--- start SUPPLIED DATA ---
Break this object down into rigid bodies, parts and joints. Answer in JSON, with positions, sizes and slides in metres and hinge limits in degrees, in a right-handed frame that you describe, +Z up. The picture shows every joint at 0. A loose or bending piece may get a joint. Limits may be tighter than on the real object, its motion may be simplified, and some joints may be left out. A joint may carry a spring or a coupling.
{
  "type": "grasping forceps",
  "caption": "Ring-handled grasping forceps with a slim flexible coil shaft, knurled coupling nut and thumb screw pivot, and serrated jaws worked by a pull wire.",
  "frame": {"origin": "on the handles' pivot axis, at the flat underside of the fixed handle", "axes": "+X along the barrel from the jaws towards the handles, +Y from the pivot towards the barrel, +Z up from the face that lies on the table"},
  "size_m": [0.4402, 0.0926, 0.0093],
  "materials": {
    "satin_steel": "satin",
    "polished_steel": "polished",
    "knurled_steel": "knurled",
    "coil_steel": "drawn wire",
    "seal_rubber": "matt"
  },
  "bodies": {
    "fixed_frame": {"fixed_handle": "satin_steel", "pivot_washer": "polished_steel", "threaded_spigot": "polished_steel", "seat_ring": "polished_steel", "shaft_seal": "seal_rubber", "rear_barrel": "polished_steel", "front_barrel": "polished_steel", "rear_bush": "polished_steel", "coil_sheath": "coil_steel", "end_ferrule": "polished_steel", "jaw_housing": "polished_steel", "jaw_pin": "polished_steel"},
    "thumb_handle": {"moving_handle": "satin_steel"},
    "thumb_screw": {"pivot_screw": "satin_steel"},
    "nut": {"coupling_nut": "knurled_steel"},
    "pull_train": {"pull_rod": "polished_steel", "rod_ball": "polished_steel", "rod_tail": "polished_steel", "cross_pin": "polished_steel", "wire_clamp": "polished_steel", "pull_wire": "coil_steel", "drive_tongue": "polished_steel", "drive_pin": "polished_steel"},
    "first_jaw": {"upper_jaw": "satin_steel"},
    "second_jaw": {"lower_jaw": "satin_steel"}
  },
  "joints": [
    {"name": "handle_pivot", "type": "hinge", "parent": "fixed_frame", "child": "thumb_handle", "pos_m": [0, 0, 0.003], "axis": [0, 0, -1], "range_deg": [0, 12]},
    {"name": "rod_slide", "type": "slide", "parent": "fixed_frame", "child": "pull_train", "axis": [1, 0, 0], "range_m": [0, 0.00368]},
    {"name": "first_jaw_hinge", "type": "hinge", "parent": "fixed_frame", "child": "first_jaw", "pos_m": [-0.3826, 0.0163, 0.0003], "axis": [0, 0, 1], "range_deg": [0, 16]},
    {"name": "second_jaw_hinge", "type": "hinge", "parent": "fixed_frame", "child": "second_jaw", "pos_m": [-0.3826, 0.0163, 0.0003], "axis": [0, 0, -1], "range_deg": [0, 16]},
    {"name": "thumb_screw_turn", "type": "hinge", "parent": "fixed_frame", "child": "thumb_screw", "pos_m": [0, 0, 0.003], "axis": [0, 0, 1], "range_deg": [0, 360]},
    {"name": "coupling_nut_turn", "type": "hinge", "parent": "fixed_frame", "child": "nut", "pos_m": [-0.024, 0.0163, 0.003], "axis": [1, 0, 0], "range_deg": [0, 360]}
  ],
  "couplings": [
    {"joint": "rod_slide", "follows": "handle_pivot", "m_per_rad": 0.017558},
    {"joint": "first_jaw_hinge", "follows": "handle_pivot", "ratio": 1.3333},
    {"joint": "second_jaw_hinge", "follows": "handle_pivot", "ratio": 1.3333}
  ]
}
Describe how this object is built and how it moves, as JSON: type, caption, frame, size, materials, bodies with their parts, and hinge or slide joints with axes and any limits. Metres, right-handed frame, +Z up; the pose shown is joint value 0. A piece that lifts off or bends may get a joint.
--- end SUPPLIED DATA ---
- **EXERCISE DESCRIPTION**
Quote all the records exactly, please, leaving none out.

- **THE ANSWER**
Break this object down into rigid bodies, parts and joints. Answer in JSON, with positions, sizes and slides in metres and hinge limits in degrees, in a right-handed frame that you describe, +Z up. The picture shows every joint at 0. A loose or bending piece may get a joint. Limits may be tighter than on the real object, its motion may be simplified, and some joints may be left out. A joint may carry a spring or a coupling.
{
  "type": "grasping forceps",
  "caption": "Ring-handled grasping forceps with a slim flexible coil shaft, knurled coupling nut and thumb screw pivot, and serrated jaws worked by a pull wire.",
  "frame": {"origin": "on the handles' pivot axis, at the flat underside of the fixed handle", "axes": "+X along the barrel from the jaws towards the handles, +Y from the pivot towards the barrel, +Z up from the face that lies on the table"},
  "size_m": [0.4402, 0.0926, 0.0093],
  "materials": {
    "satin_steel": "satin",
    "polished_steel": "polished",
    "knurled_steel": "knurled",
    "coil_steel": "drawn wire",
    "seal_rubber": "matt"
  },
  "bodies": {
    "fixed_frame": {"fixed_handle": "satin_steel", "pivot_washer": "polished_steel", "threaded_spigot": "polished_steel", "seat_ring": "polished_steel", "shaft_seal": "seal_rubber", "rear_barrel": "polished_steel", "front_barrel": "polished_steel", "rear_bush": "polished_steel", "coil_sheath": "coil_steel", "end_ferrule": "polished_steel", "jaw_housing": "polished_steel", "jaw_pin": "polished_steel"},
    "thumb_handle": {"moving_handle": "satin_steel"},
    "thumb_screw": {"pivot_screw": "satin_steel"},
    "nut": {"coupling_nut": "knurled_steel"},
    "pull_train": {"pull_rod": "polished_steel", "rod_ball": "polished_steel", "rod_tail": "polished_steel", "cross_pin": "polished_steel", "wire_clamp": "polished_steel", "pull_wire": "coil_steel", "drive_tongue": "polished_steel", "drive_pin": "polished_steel"},
    "first_jaw": {"upper_jaw": "satin_steel"},
    "second_jaw": {"lower_jaw": "satin_steel"}
  },
  "joints": [
    {"name": "handle_pivot", "type": "hinge", "parent": "fixed_frame", "child": "thumb_handle", "pos_m": [0, 0, 0.003], "axis": [0, 0, -1], "range_deg": [0, 12]},
    {"name": "rod_slide", "type": "slide", "parent": "fixed_frame", "child": "pull_train", "axis": [1, 0, 0], "range_m": [0, 0.00368]},
    {"name": "first_jaw_hinge", "type": "hinge", "parent": "fixed_frame", "child": "first_jaw", "pos_m": [-0.3826, 0.0163, 0.0003], "axis": [0, 0, 1], "range_deg": [0, 16]},
    {"name": "second_jaw_hinge", "type": "hinge", "parent": "fixed_frame", "child": "second_jaw", "pos_m": [-0.3826, 0.0163, 0.0003], "axis": [0, 0, -1], "range_deg": [0, 16]},
    {"name": "thumb_screw_turn", "type": "hinge", "parent": "fixed_frame", "child": "thumb_screw", "pos_m": [0, 0, 0.003], "axis": [0, 0, 1], "range_deg": [0, 360]},
    {"name": "coupling_nut_turn", "type": "hinge", "parent": "fixed_frame", "child": "nut", "pos_m": [-0.024, 0.0163, 0.003], "axis": [1, 0, 0], "range_deg": [0, 360]}
  ],
  "couplings": [
    {"joint": "rod_slide", "follows": "handle_pivot", "m_per_rad": 0.017558},
    {"joint": "first_jaw_hinge", "follows": "handle_pivot", "ratio": 1.3333},
    {"joint": "second_jaw_hinge", "follows": "handle_pivot", "ratio": 1.3333}
  ]
}
Describe how this object is built and how it moves, as JSON: type, caption, frame, size, materials, bodies with their parts, and hinge or slide joints with axes and any limits. Metres, right-handed frame, +Z up; the pose shown is joint value 0. A piece that lifts off or bends may get a joint.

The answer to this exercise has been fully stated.